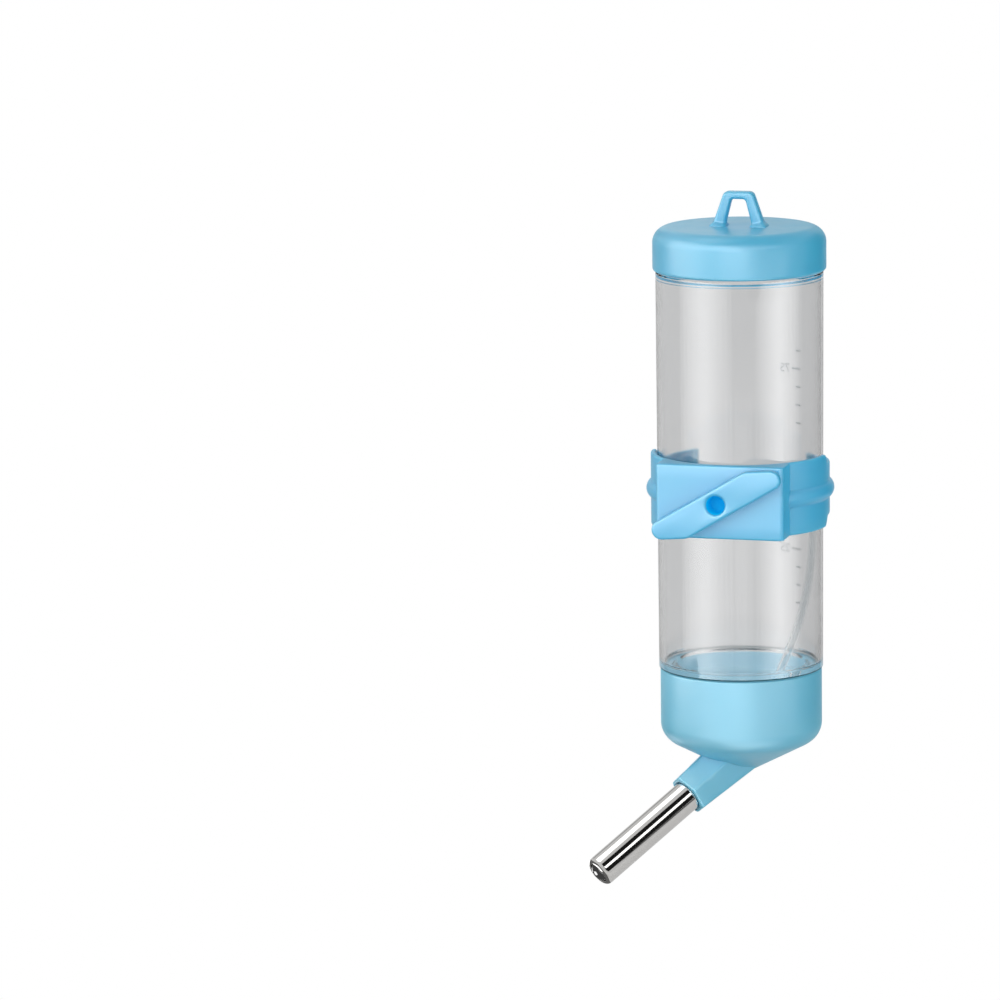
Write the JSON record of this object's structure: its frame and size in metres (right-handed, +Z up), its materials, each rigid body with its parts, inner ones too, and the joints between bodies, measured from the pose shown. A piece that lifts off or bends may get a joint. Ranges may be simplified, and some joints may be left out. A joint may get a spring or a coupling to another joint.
{
  "type": "rabbit water bottle",
  "caption": "Slim hanging pet drinking bottle: clear barrel, screw caps, hanging loop, slanted steel ball spout and a snap ring with a turn toggle for cage wire.",
  "frame": {"origin": "the hanging eye: middle of the underside of the loop's top bar, on the barrel's axis", "axes": "+Z up along the barrel; -Y the way the clip's flat block and toggle face; +X to the right seen from the front"},
  "size_m": [0.0532, 0.0544, 0.1636],
  "materials": {
    "clear_plastic": "clear, polished",
    "blue_plastic": "glossy light blue",
    "seal_white": "soft silicone",
    "seal_dark": "soft rubber",
    "steel": "polished stainless steel",
    "liner_plastic": "natural plastic",
    "vent_plastic": "clear, flexible"
  },
  "bodies": {
    "bottle": {"bottle_body": "clear_plastic"},
    "top_gasket": {"top_seal": "seal_white"},
    "top_cap": {"top_cap": "blue_plastic"},
    "base_gasket": {"base_seal": "seal_white"},
    "base": {"base_cap": "blue_plastic", "spout_tube": "steel", "tube_seal": "seal_dark", "tube_liner": "liner_plastic", "vent_tube": "vent_plastic"},
    "tip_ball": {"tip_ball": "steel"},
    "back_ball": {"back_ball": "steel"},
    "clip": {"clip_ring": "blue_plastic"},
    "toggle": {"toggle": "blue_plastic"}
  },
  "joints": [
    {"name": "top_cap_lift", "type": "slide", "parent": "bottle", "child": "top_gasket", "axis": [0, 0, 1], "range_m": [0, 0.00482]},
    {"name": "top_cap_turn", "type": "hinge", "parent": "top_gasket", "child": "top_cap", "pos_m": [0, 0, -0.012], "axis": [0, 0, 1], "range_deg": [0, 540]},
    {"name": "base_cap_drop", "type": "slide", "parent": "bottle", "child": "base_gasket", "axis": [0, 0, -1], "range_m": [0, 0.00482]},
    {"name": "base_cap_turn", "type": "hinge", "parent": "base_gasket", "child": "base", "pos_m": [0, 0, -0.12], "axis": [0, 0, -1], "range_deg": [0, 540]},
    {"name": "tip_ball_push", "type": "slide", "parent": "base", "child": "tip_ball", "axis": [0.5748, 0.6383, 0.512], "range_m": [0, 0.0015]},
    {"name": "back_ball_push", "type": "slide", "parent": "base", "child": "back_ball", "axis": [0.5748, 0.6383, 0.512], "range_m": [0, 0.0015]},
    {"name": "clip_turn", "type": "hinge", "parent": "bottle", "child": "clip", "pos_m": [0, 0, -0.0696], "axis": [0, 0, 1], "continuous": true},
    {"name": "toggle_turn", "type": "hinge", "parent": "clip", "child": "toggle", "pos_m": [0, -0.0245, -0.0696], "axis": [0, -1, 0], "continuous": true}
  ],
  "couplings": [
    {"joint": "top_cap_lift", "follows": "top_cap_turn", "m_per_rad": 0.0005093},
    {"joint": "base_cap_drop", "follows": "base_cap_turn", "m_per_rad": 0.0005093},
    {"joint": "back_ball_push", "follows": "tip_ball_push", "ratio": 1}
  ]
}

SHORT EXERCISE: Pick out every line of the listing containing the word "materials", and show those lines.

RESPONSE:
Write the JSON record of this object's structure: its frame and size in metres (right-handed, +Z up), its materials, each rigid body with its parts, inner ones too, and the joints between bodies, measured from the pose shown. A piece that lifts off or bends may get a joint. Ranges may be simplified, and some joints may be left out. A joint may get a spring or a coupling to another joint.
  "materials": {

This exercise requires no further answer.